Junior High/High School Assemblies: Museum science educators are available to visit schools and present a program to assemblies or other large groups. Programs include videotape screening and talk.
Programs for Teachers
Various workshops help teachers of children in Kindergarten through grade 12 create meaningful, self-guided class visits to the museum. Programs include a viewing of videos or slides, an examination of artifacts and specimens and a tour of the appropriate exhibiton halls. Resource lists and curriculum materials are provided.
- ADA Compliant Restrooms
- Disability Access
- Disability Assistance
- Gift Shops
- On-Site Food
- On-Site Parking
Fully accessible.
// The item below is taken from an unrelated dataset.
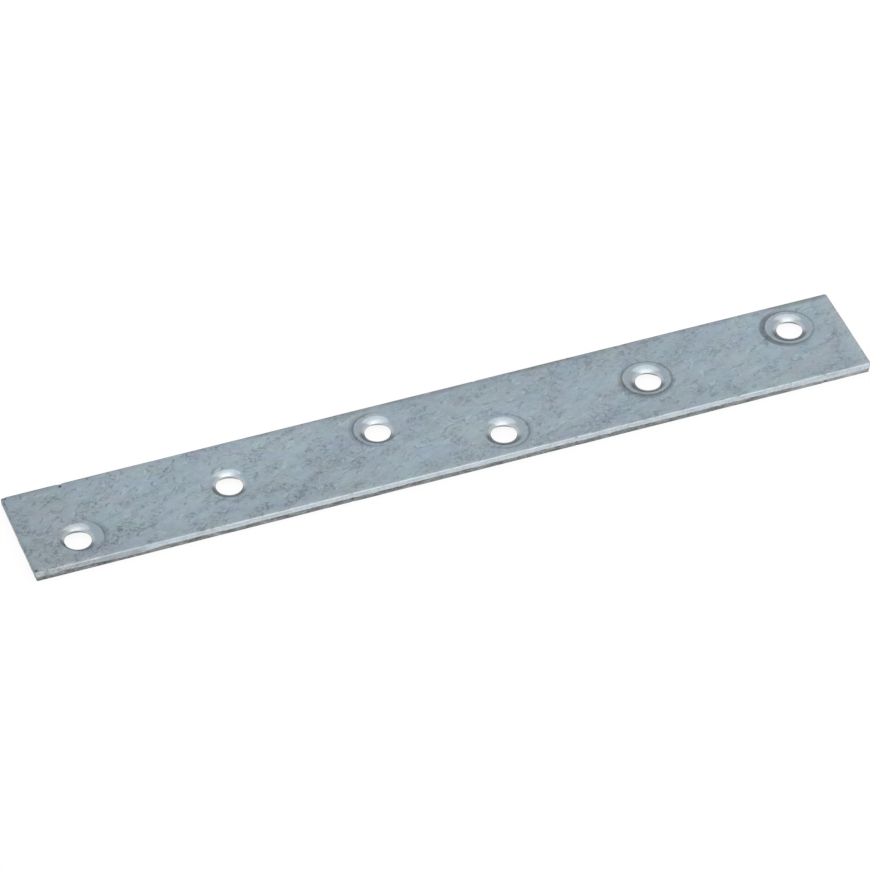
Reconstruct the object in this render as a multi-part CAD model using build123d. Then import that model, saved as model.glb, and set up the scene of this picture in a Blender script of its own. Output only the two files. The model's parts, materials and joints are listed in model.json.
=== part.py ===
from build123d import *
from math import cos, radians, sin, tan
import os

# Flat mending plate: a strip of galvanised sheet steel, cropped to length and punched
# with six countersunk screw holes. Millimetres. The plate lies on its underside, with
# the origin at the middle of that face, +X along it and +Z out of the screw-head side.

# Strip
plate_length = 150.0
plate_width = 20.0
sheet_thickness = 1.75
corner_radius = 0.5

# Sheared edge, from the top face down: die roll, burnished band, torn band. The slitter
# drew the long sides down further than the crop did the ends: width and depth of each roll
side_roll = (0.42, 0.18)
end_roll = (0.30, 0.08)
burnish_end = 0.90
tear_setback = 0.03

# Hole places: a gang of three punches on a slant, struck twice along the strip
punch_pitch = 27.85
punch_stagger = 3.95
strike_pitch = 75.6

# Hole through the sheet. It is punched wider, and pressing the seat squeezes its throat
# in, so that below a short straight wall the hole flares out to the underside
hole_radius = 2.25
flare_radius = 2.95
flare_height = 0.60

# Countersinking punch: a bell that steepens from the seat's rim inwards, and round it a
# raised ring that coins a groove where the punch sank deep enough, then a rising shoulder
seat_radius = 4.0
rim_slope = 4.0
nose_radius = 2.15
nose_slope = 45.0
groove_width = 0.40
groove_depth = 0.045
shoulder_slope = 4.5
punch_radius = 7.0
punch_height = 1.5

# How each seat came out, from -X to +X: how much further than nominal the punch sank,
# how many degrees it leaned, and the way it leaned, in degrees from +X towards +Y
seat_strikes = [
    (-0.085, 1.15, 0.0),
    (-0.06, 0.5, 270.0),
    (-0.02, 0.6, 165.0),
    (-0.025, 0.4, 330.0),
    (0.02, 0.25, 235.0),
    (0.02, 0.7, 180.0),
]


def sheared_section(span, roll_width, roll_depth):
    """Cross-section of the sheet between two sheared edges, `span` apart."""
    half = span / 2
    roll_start = sheet_thickness - roll_depth
    with BuildSketch() as section:
        with BuildLine():
            roll = EllipticalCenterArc((half - roll_width, roll_start), roll_width, roll_depth)
            Polyline(roll @ 0, (half, sheet_thickness - burnish_end), (half - tear_setback, 0), (0, 0))
            Polyline((0, 0), (0, sheet_thickness), roll @ 1)
        make_face()
        mirror(about=Plane.YZ)
    return section.sketch


def strip_blank():
    """The plate before punching: both long sides and both ends sheared, corners eased."""
    along = extrude(Plane.YZ * sheared_section(plate_width, *side_roll), plate_length / 2, both=True)
    across = extrude(Plane.XZ * sheared_section(plate_length, *end_roll), plate_width / 2, both=True)
    outline = extrude(RectangleRounded(plate_length, plate_width, corner_radius), sheet_thickness)
    return along & across & outline


def hole_places():
    """Hole centres from -X to +X: each strike runs on a slant from -Y to +Y."""
    return [
        (strike * strike_pitch / 2 + punch * punch_pitch, punch * punch_stagger)
        for strike in (-1, 1)
        for punch in (-1, 0, 1)
    ]


def through_hole():
    """The punched hole as a solid, standing on the underside: flare below, bore above."""
    with BuildSketch(Plane.XZ) as profile:
        with BuildLine():
            Polyline(
                (0, 0),
                (flare_radius, 0),
                (hole_radius, flare_height),
                (hole_radius, sheet_thickness),
                (0, sheet_thickness),
                close=True,
            )
        make_face()
    return revolve(profile.sketch, Axis.Z)


def seat_punch():
    """The countersinking punch, pointing down, with its seat rim at height 0."""
    start, end = radians(rim_slope), radians(nose_slope)
    bell_radius = (seat_radius - nose_radius) / (sin(end) - sin(start))
    bell_centre = (seat_radius + bell_radius * sin(start), -bell_radius * cos(start))
    shoulder_start = seat_radius + groove_width
    shoulder_end = (punch_radius - shoulder_start) * tan(radians(shoulder_slope))
    with BuildSketch(Plane.XZ) as profile:
        with BuildLine():
            bell = CenterArc(bell_centre, bell_radius, 90 + rim_slope, nose_slope - rim_slope)
            groove = ThreePointArc(
                bell @ 0, (seat_radius + groove_width / 2, -groove_depth), (shoulder_start, 0)
            )
            Polyline(
                groove @ 1,
                (punch_radius, shoulder_end),
                (punch_radius, punch_height),
                (0, punch_height),
                (0, (bell @ 1).Y),
                bell @ 1,
            )
        make_face()
    return revolve(profile.sketch, Axis.Z)


def mending_plate():
    """The blank with its holes punched and their seats pressed."""
    plate = strip_blank()
    hole = through_hole()
    punch = seat_punch()
    for (x, y), (sink, lean, way) in zip(hole_places(), seat_strikes):
        struck = Pos(x, y, sheet_thickness - sink) * Rot(0, 0, way) * Rot(0, lean, 0) * punch
        plate -= Pos(x, y, 0) * hole
        plate -= struck
    return plate


os.makedirs("parts", exist_ok=True)
plate = mending_plate()
plate.label = "plate"
export_step(plate, "parts/plate.step")
print(f"plate: {plate.volume:.0f} mm3")
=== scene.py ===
import json
from math import atan2, ceil, cos, hypot, pi, radians, sin, sqrt

import bmesh
import bpy
from mathutils import Matrix, Vector, noise


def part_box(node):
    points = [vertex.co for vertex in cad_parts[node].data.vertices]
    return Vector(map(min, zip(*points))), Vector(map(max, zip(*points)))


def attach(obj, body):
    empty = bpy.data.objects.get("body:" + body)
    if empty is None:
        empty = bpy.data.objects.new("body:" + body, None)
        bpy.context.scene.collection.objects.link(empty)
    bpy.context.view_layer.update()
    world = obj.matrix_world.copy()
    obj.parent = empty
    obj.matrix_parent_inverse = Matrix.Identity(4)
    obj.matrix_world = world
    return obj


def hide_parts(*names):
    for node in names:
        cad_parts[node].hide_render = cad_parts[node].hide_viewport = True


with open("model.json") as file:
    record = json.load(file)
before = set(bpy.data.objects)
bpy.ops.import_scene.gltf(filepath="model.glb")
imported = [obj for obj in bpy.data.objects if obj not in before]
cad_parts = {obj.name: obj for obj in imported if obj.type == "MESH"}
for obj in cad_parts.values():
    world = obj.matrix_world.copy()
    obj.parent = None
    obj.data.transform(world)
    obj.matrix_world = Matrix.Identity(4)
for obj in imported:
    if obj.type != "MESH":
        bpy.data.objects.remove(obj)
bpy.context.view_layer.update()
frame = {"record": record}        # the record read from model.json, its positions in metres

mm = 0.001
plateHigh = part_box("plate")[1] / mm          # the plate's top corner, its origin being under its middle
screwHoles = [m for m in frame["record"]["mounts"] if m["kind"] == "bore"]
holeCentres = [Vector(m["pos_m"]) / mm for m in screwHoles]


# Camera: a long lens that looks down on the plate from the front left

cameraView = {
    "target": (0, 0, 0.30 * mm),
    "azimuth": -19.6012,                   # degrees round the plate, 0 looks along +Y
    "elevation": 41.4327,
    "roll": -0.7797,
    "slide": (-0.985 * mm, 0.225 * mm),    # sideways and up
    "distance": 965.5 * mm,
    "lens": 235.59,
    "sensor": 36,
    "clips": (0.05, 50),
}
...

Use 81st street entrance, or for special programs only, the 77th Street entrance. For details call (212)769-5250 or e-mail email@example.com
Hearing: American Sign Language (ASL) tours and programs available by special arrangement. Assistive listening devices available. Captioned video displays. Open-captioning in most exhibit theaters. Vision: Monthly Science Sense tours. Call (212) 313-7565 to register. Special exhibitions often have touch stations.
The Planetarium Shop features scientific instruments and items related to space. The Satellite Shop is designed for children and features space-related toys and games. The Museum Shop is a three-story retail space on the Central Park West side.
Museum Food Court, adjacent to the Rose Center, offers hot and cold menu items; Cafe 77, in the 77th Street lobby, has sandwiches and salads; the Cafe on 4, fine dining on the fourth floor, Central Park West side.
Metered on-site lot, enter from 81st Street between Columbus Avenue and Central Park West.